Bank of America Corp. experts believe the jump was primarily caused by technical trading issues rather than genuine market concerns. They wrote in a research note that exchange-traded products linked to volatility didn’t play as big a role as some thought. This is because investors took their profits while market makers covered their bets.

The Bank of America team calculated that if the VIX futures increased by 10 points, only about 17 percent of people holding volatility products would need to sell to offset what dealers were doing.

These sudden bursts of fear in otherwise calm markets point to a bigger problem made worse by the huge growth of exchange-traded products.

On one side, some funds make money by selling options and collecting fees, which helps keep volatility low. On the other side, leveraged exchange-traded funds use complex trades to deliver promised returns on the S&P 500 and Nasdaq 100 Index, or on individual stocks that have big effects on these indexes.

Leveraged funds create new risks for the financial system

“When I think about the VIX spike and the broader liquidity stress tied to leveraged products, what concerns me most is the potential for negative feedback loops driven by rebalancing in 2x and 3x ETFs,” said Garrett DeSimone, head quant at OptionMetrics, talking about the October 16 volatility jump.

Leveraged stock funds have become a hot topic, especially when it comes to popular individual stocks like Nvidia Corp. and Tesla Inc., which retail investors love to trade.

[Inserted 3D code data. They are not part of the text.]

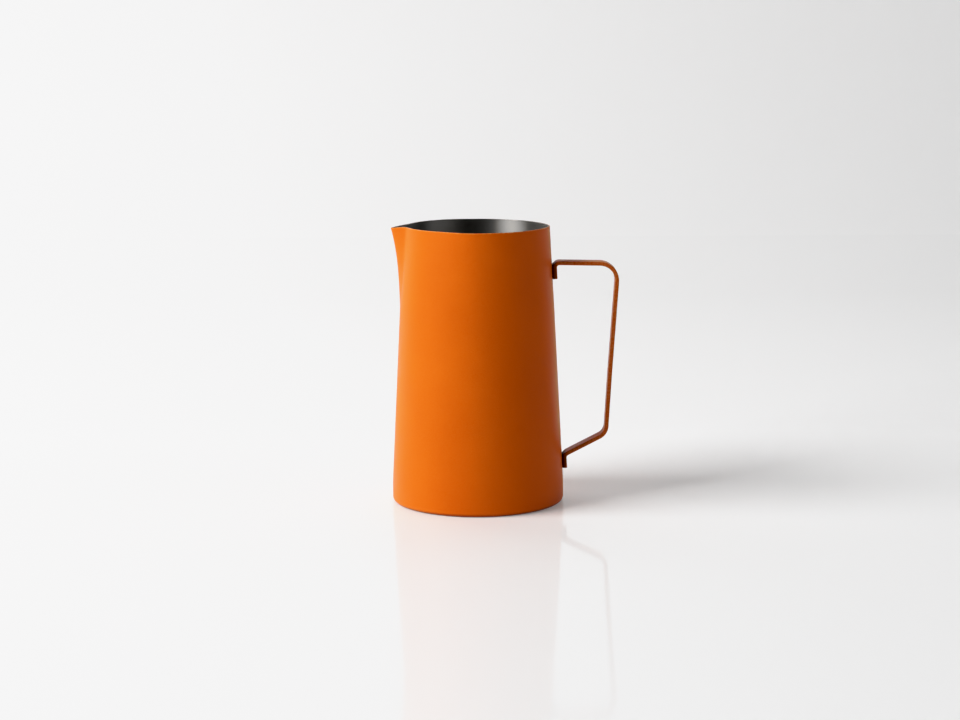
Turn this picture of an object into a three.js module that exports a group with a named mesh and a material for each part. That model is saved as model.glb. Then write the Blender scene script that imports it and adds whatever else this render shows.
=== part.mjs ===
// Milk frothing pitcher: a tapered steel jug with a pressed spout, a bent strap handle and a
// powder coat over its outside.
// Millimetres. The origin is the centre of the base, on the surface that the pitcher stands on.
// +Z is up, the handle points along +X and the spout along -X.

import * as THREE from 'three';
import { mergeVertices } from 'three/addons/utils/BufferGeometryUtils.js';

const degree = Math.PI / 180;

// Body, measured on the outside of the coat
const height = 141.7;
const baseRadius = 44;
const rimRadius = 37.25;
const skirtHeight = 10;
const baseEdgeRadius = 2.4;

// Layers of the wall, from the outside in
const coatThickness = 0.3;
const clearance = 0.3;
const steelThickness = 0.8;
const steelInset = coatThickness + clearance;
const insideInset = steelInset + steelThickness;
const coatBelowRim = 0.5;

// Spout: a beak pressed out of the wall, from its foot up to the rim
const spoutReach = 6.4;
const spoutFoot = 100.2;
const spoutConcavity = 0.3;
const noseAngle = 2.75 * degree;
const creaseBlend = 0.9;

// What pressing the spout does to the rest of the rim
const flankDrawIn = 1.15;
const flankStart = 58 * degree;
const flankEnd = 88 * degree;
const handleSideDrawIn = 1.5;
const handleSideAngle = 148 * degree;
const handleSideWidth = 23 * degree;
const rimLift = 0.3;
const tipDip = 0.97;
const tipDipWidth = 7 * degree;

// Weld that joins the wall to the base pan, seen on the inside
const seamWidth = 3.2;
const seamThickness = 0.4;

// Strap handle
const strapThickness = 2;
const strapWidth = 9;
const strapEdge = 0.35;
const upperTabEnd = 114.6;
const lowerTabEnd = 16.6;
const runHeight = 122.95;
const runDrop = 0.65;
const gripTopX = 71.9;
const gripBowX = 67.85;
const gripBowZ = 66;
const gripBottomX = 65.9;
const gripBottomZ = 34.7;
const lowerArmDrop = 11;
const tabBendRadius = 2.3;
const topBendRadius = 8.8;
const bowBendRadius = 420;
const bottomBendRadius = 6.5;

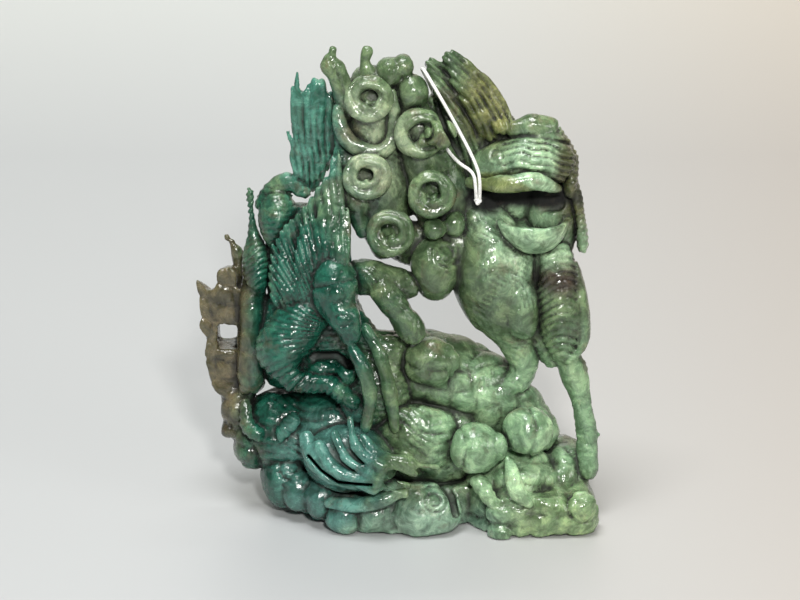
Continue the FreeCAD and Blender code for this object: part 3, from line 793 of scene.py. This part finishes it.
def knot_piece(material):
    """The overhand knot that ties the two ends of the string."""
    low, high = (Vector(corner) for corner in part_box("string_knot"))
    middle, size = (low + high) / 2, 0.27 * MM
    curve = bpy.data.curves.new("string_knot_tied", "CURVE")
    curve.dimensions = "3D"
    line = curve.splines.new("NURBS")
    steps = 36
    line.points.add(steps - 1)
    for step, point in enumerate(line.points):
        t = 2 * math.pi * step / steps
        x, z = math.sin(t) + 2 * math.sin(2 * t), math.cos(t) - 2 * math.cos(2 * t)
        point.co = (*(middle + Vector((x, -1.3 * math.sin(3 * t), z)) * size), 1.0)
    line.order_u = 3
    line.use_cyclic_u = True
    curve.bevel_depth = 0.42 * STRING_DIAMETER
    curve.bevel_resolution = 3
    piece = bpy.data.objects.new("string_knot_tied", curve)
    bpy.context.collection.objects.link(piece)
    curve.materials.append(material)
    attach(piece, "root")
    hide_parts("string_knot")
    return piece


def tag_string(material, knot):
    """The tag's string, looped over the carving."""
    points = string_route()
    curve = bpy.data.curves.new("tag_string_line", "CURVE")
    curve.dimensions = "3D"
    line = curve.splines.new("NURBS")
    line.points.add(len(points) - 1)
    for point, at in zip(line.points, points):
        point.co = (*at, 1.0)
    line.order_u = 3
    line.use_endpoint_u = True
    curve.resolution_u = 12
    curve.bevel_depth = STRING_DIAMETER / 2
    curve.bevel_resolution = 3
    curve.use_fill_caps = True
    piece = bpy.data.objects.new("tag_string_line", curve)
    bpy.context.collection.objects.link(piece)
    curve.materials.append(material)
    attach(piece, "root")
    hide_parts("tag_string")
    return piece


# ---------------------------------------------------------------- stage


def stage():
    """A pale floor that curves up behind."""
    floor = bpy.data.materials.new("pale_floor")
    floor.use_nodes = True
    tree = floor.node_tree
    shader = tree.nodes["Principled BSDF"]
    place = tree.nodes.new("ShaderNodeTexCoord").outputs["Object"]
    split = node_of(tree, "ShaderNodeSeparateXYZ")
    tree.links.new(place, split.inputs[0])
    across = portion(tree, split.outputs["X"], 0.0, 0.17)
    tone = ramp(tree, across, ((0.0, (0.55, 0.565, 0.57)), (1.0, (0.53, 0.49, 0.45))))
    # Painted light: the floor's colour grows brighter towards the back and up the backdrop.
    away = portion(tree, split.outputs["Y"], 0.1, 0.6)
    painted_glow = ramp(tree, away, ((0.5, (0.92, 0.92, 0.92)), (1.0, (1.22, 1.22, 1.18))))
    tree.links.new(mixed(tree, 1.0, tone, painted_glow, "MULTIPLY"), shader.inputs["Base Color"])
    shader.inputs["Roughness"].default_value = 0.45
    half, back, rise, steps = 3.0, 1.2, 1.6, 16
    profile = [(-3.0, 0.0), (back, 0.0)]
    for step in range(1, steps + 1):
        angle = math.pi / 2 * step / steps
        profile.append((back + rise * math.sin(angle), rise * (1 - math.cos(angle))))
    profile.append((back + rise, 4.0))
    points = [(x, y, z) for y, z in profile for x in (-half, half)]
    faces = [(2 * i, 2 * i + 1, 2 * i + 3, 2 * i + 2) for i in range(len(profile) - 1)]
    mesh = bpy.data.meshes.new("backdrop")
    mesh.from_pydata(points, [], faces)
    mesh.shade_smooth()
    mesh.materials.append(floor)
    sheet = bpy.data.objects.new("backdrop", mesh)
    bpy.context.collection.objects.link(sheet)


def area_light(name, at, aim, size, power, colour=(1, 1, 1)):
    """A square soft light at a point, turned to another."""
    light = bpy.data.lights.new(name, "AREA")
    light.shape = "SQUARE"
    light.size = size
    light.energy = power
    light.color = colour
    made = bpy.data.objects.new(name, light)
    made.location = at
    made.rotation_euler = (Vector(aim) - Vector(at)).to_track_quat("-Z", "Y").to_euler()
    bpy.context.collection.objects.link(made)


def lights_and_camera():
    """Four soft lights, a dim pale room, and a long lens that looks down at the front."""
    low, high = (Vector(corner) for corner in CAD_BOX)
    middle = (low + high) / 2
    area_light("overhead", (-0.15, -0.3, 1.3), middle, 0.5, 13.0)
    area_light("camera_side", (0.1, -1.1, 0.7), middle, 0.1, 11.0, (1.0, 0.98, 0.95))
    area_light("right_fill", (0.8, -0.5, 0.4), middle, 0.3, 1.5, (1.0, 0.98, 0.95))
    area_light("backdrop_light", (0.2, 1.0, 2.4), (0.1, 2.7, 1.5), 1.0, 64.0, (1.0, 1.0, 0.96))
    world = bpy.data.worlds.new("studio")
    world.use_nodes = True
    room = world.node_tree.nodes["Background"]
    room.inputs["Color"].default_value = (0.8, 0.82, 0.82, 1.0)
    room.inputs["Strength"].default_value = 0.2
    bpy.context.scene.world = world
    bpy.context.scene.view_settings.view_transform = "Standard"
    camera = bpy.data.objects.new("camera", bpy.data.cameras.new("camera"))
    camera.data.lens = 180.0
    aim = Vector((-0.0006, 0.0, 0.0675))
    distance = VIEW_WIDTH * camera.data.lens / camera.data.sensor_width
    camera.location = aim + Vector((0, -COS, SIN)) * distance
    camera.rotation_euler = (math.pi / 2 - LEAN, 0, 0)
    bpy.context.collection.objects.link(camera)
    bpy.context.scene.camera = camera


# ---------------------------------------------------------------- assembly


def main():
    """Sets the stage, hangs the string, carves the stone and puts a piece in each node's place."""
    lights_and_camera()
    stage()
    thread = cotton()
    tag_string(thread, knot_piece(thread))
    field = Field()
    parts = melt_nodes(field)
    carve(field, parts)
    stones = {slot: jade(slot) for slot in sorted(set(SLOTS.values()) - {"white_cotton"})}
    faces = 0
    for node in STONE_NODES:
        points, triangles, quads, hollow = piece_mesh(field, node, parts)
        piece = add_piece(node, points, triangles, quads, hollow)
        piece.data.materials.append(stones[SLOTS[node]])
        faces += 2 * len(quads) + len(triangles)
    print("carving:", len(STONE_NODES), "pieces,", faces, "triangles")


main()
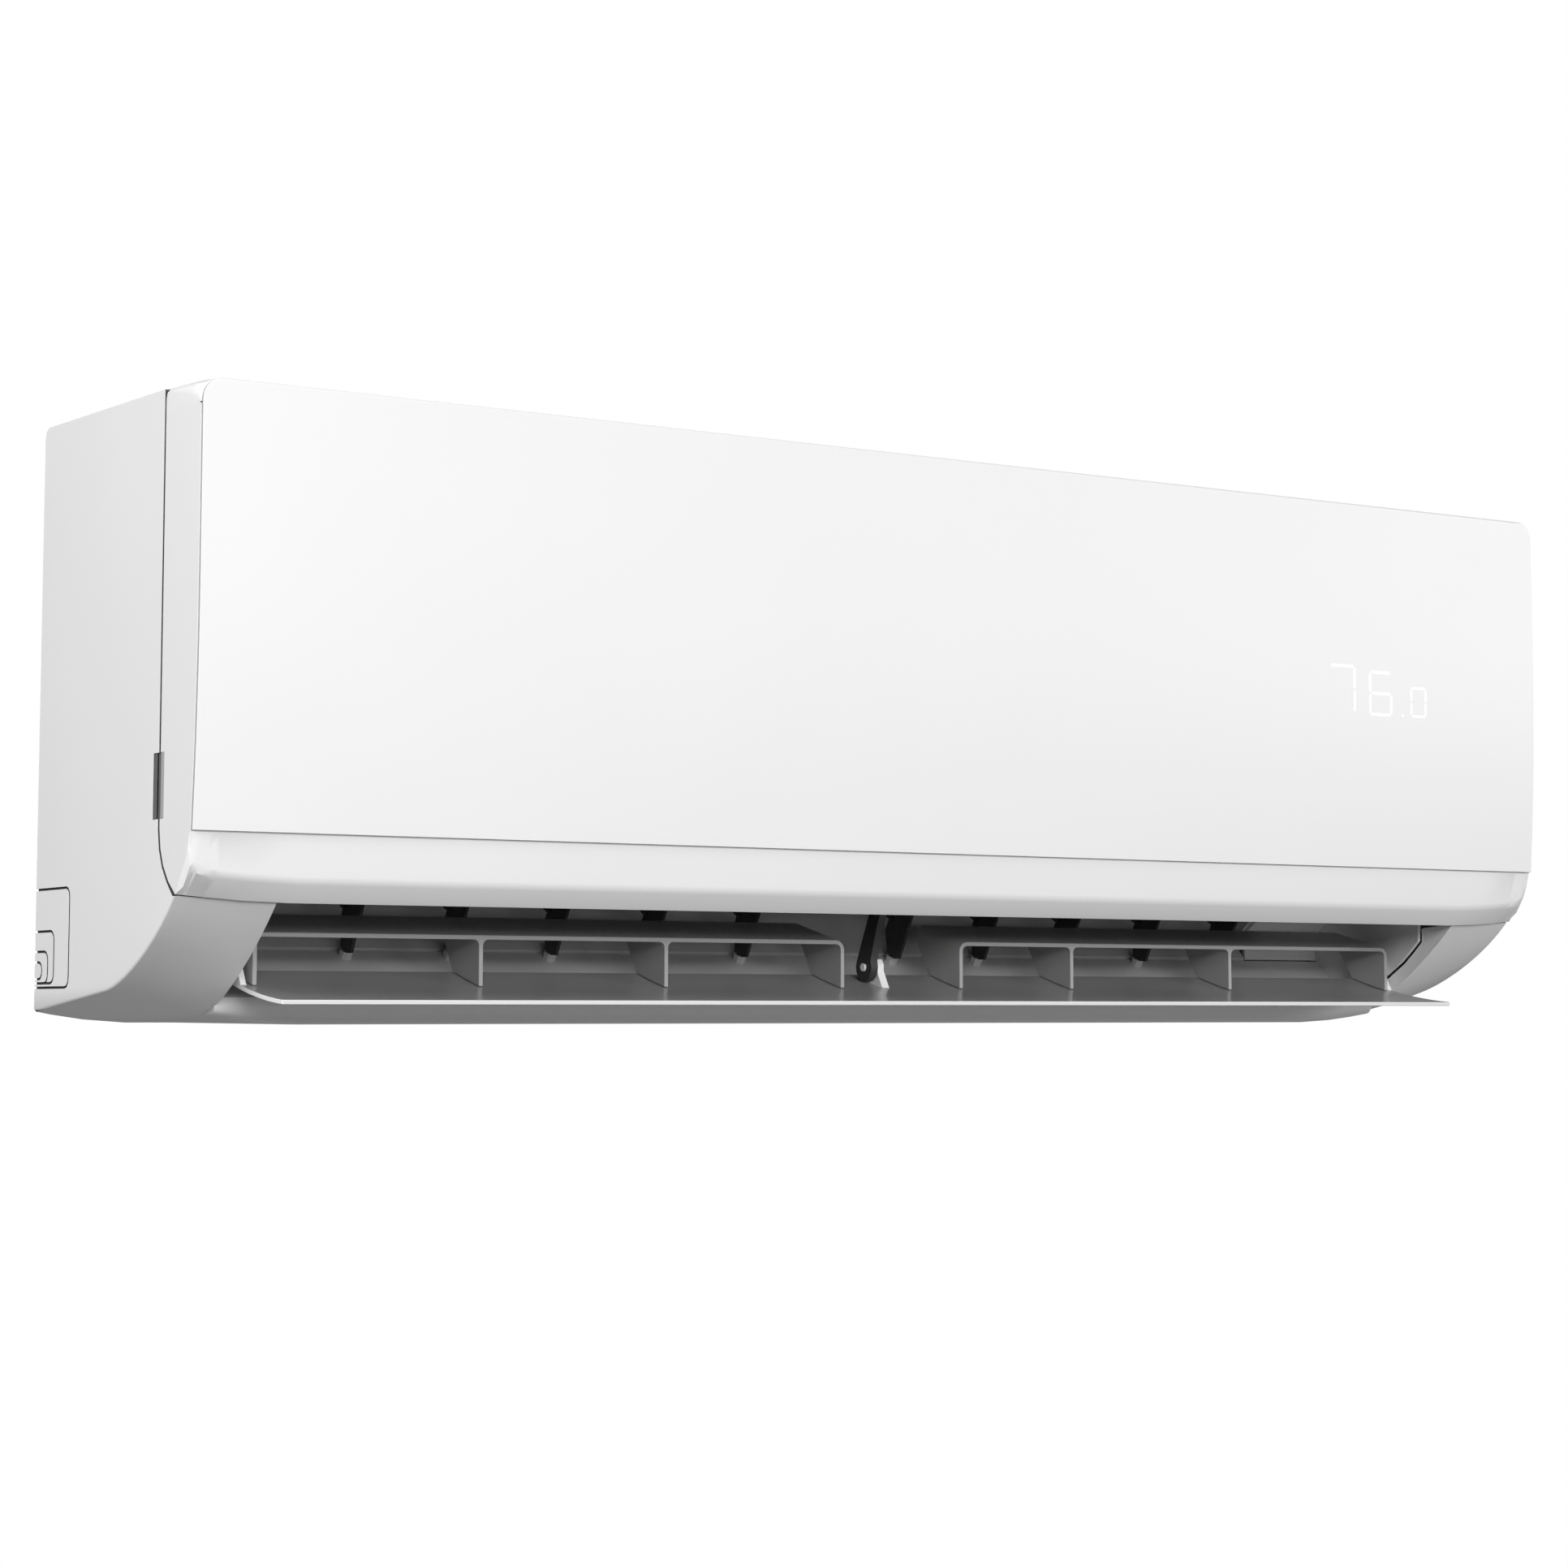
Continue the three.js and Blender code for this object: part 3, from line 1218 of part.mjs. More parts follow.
function mainBoard() {
  const sheet = block(boxLeft + 4, boxRight - 4, boardRear, boardFront, boxLow + 16, boxHigh - 16);
  const capacitor = peg(boxLeft + 28, 216, boardFront - 0.5, boardFront + 16, 9, 16);
  const transformer = block(boxRight - 42, boxRight - 14, boardFront - 0.5, boardFront + 17, 196, 222);
  const relay = block(boxLeft + 20, boxLeft + 40, boardFront - 0.5, boardFront + 14, 166, 182);
  const chip = block(boxLeft + 50, boxLeft + 64, boardFront - 0.5, boardFront + 2.5, 150, 164);
  const tactile = block(buttonX - 3, buttonX + 3, boardFront - 0.5, boardFront + 4, buttonZ - 3,
    buttonZ + 3);
  return join(sheet, capacitor, transformer, relay, chip, tactile);
}

place("main_circuit_board", mainBoard(), board);
function manualButton() {
  const cap = peg(buttonX, buttonZ, boxFront - 2, boxFront + seat + 1 + 2.6, buttonRadius, 20);
  const collar = peg(buttonX, buttonZ, boxFront - 2, boxFront - 0.2, buttonRadius + 1.6, 20);
  const stem = peg(buttonX, buttonZ, buttonRear, boxFront - 1.5, 1.8, 12);
  return join(cap, collar, stem);
}

place("manual_button", manualButton(), white);

function terminalBlock() {
  const base = block(boxLeft + 6, boxLeft + 30, boardFront + seat, boardFront + 14, 120, 160);
  const wells = [128, 136, 144, 152].map((z) =>
    peg(boxLeft + 18, z, boardFront + 8, boardFront + 20, 2.6, 10));
  return cut(base, ...wells);
}

place("terminal_block", terminalBlock(), blackPlastic);

// ---------- drain plug ----------
place("drain_plug", join(
  rod(-frameHalf - 5, -frameHalf - seat, drainDepth, drainHeight, drainBore + 2, 12),
  rod(-frameHalf - 1, -frameHalf + 3, drainDepth, drainHeight, drainBore - seat, 12),
), rubber);

export default group;
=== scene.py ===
# %% [markdown]
# A wall-hung indoor unit of a mini split air conditioner, dressed for a studio picture.
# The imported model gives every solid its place. This script leaves those places alone and adds what a
# faceted solid can't have: rounded edges, smooth curves, moulded surfaces and the light of a studio.
# %% Load the frame
import json
import math
import bmesh
import bpy
from mathutils import Matrix, Vector


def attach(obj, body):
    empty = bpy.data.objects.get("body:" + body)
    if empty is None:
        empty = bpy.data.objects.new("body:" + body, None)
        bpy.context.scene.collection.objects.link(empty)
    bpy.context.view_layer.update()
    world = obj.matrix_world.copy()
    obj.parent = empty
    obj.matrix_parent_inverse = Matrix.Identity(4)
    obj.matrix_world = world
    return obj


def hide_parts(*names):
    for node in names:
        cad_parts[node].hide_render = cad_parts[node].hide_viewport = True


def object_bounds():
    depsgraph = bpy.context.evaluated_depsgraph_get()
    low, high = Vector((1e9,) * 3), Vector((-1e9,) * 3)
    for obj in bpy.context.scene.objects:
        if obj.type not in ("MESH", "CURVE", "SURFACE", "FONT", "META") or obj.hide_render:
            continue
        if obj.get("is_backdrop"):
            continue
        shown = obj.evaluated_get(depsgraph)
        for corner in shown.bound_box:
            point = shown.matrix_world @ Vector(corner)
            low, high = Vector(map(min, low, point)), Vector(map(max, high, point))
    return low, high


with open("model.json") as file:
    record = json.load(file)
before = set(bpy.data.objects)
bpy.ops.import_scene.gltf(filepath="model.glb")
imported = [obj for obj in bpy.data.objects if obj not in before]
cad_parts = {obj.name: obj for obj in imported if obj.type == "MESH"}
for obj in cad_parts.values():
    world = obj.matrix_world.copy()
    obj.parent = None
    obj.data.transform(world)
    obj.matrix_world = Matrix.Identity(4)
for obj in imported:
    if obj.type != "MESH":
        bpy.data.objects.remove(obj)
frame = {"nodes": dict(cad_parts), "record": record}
cad_low, cad_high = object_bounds()
nodes = frame["nodes"]
record = frame["record"]
body_of_node = {node: body for body, members in record["behaviour"]["bodies"].items() for node in members}
slot_of_node = {part["node"]: part["material_slot"] for part in record["subparts"]}
print("nodes:", len(nodes), "box:", tuple(cad_low), tuple(cad_high))

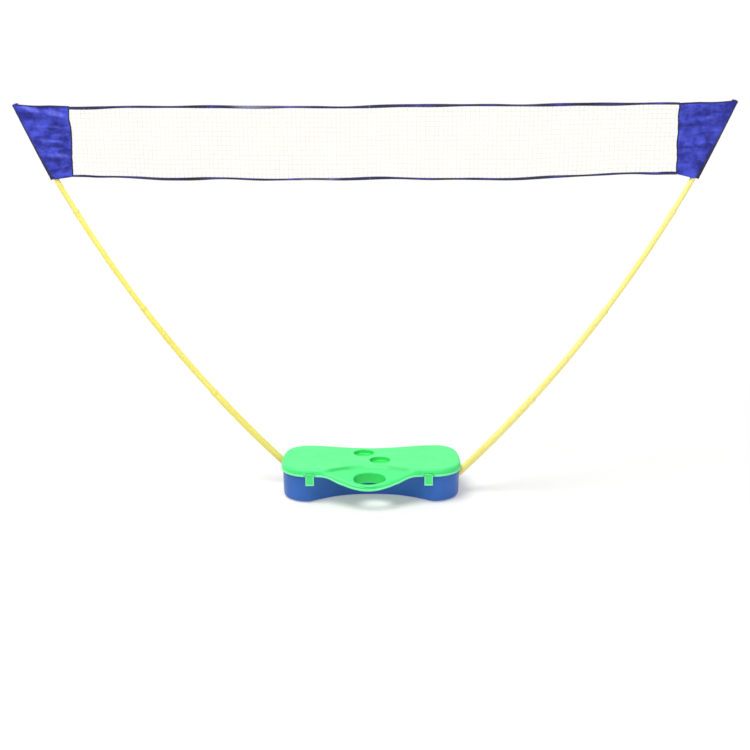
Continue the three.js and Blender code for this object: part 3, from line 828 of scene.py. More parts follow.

The debate centers on how these funds impact markets when they rebalance their holdings daily, typically near market close, especially when volatility is high and trading is more challenging.

The worldwide market for leveraged exchange-traded funds is worth about $160 billion in total value. The top 10 stocks make up roughly 65 percent of this amount, according to Antoine Porcheret, who heads institutional structuring for the UK, Europe, the Middle East, and Africa at Citigroup Inc.

When big price moves happen, some single-stock funds might buy or sell shares equal to 100 percent or even 200 percent of the normal trading volume at market close, “which is clearly going to impact price,” he said. He also noted that banks, which are the ultimate partners in these trades through swaps with fund providers, face around $300 billion in stock market risk from leveraged funds.

But banks face another danger called gap risk. If a company went bankrupt, its stock price could drop to almost zero, causing a 100 percent loss for a 2x leveraged fund. In that case, the protection banks hold would be down twice as much.

Banks typically mitigate this gap risk by selling various types of complex and simple derivatives to large clients. This doesn’t create ongoing balance sheet risk like in past crises when banks had major exposure from derivatives like variance swaps.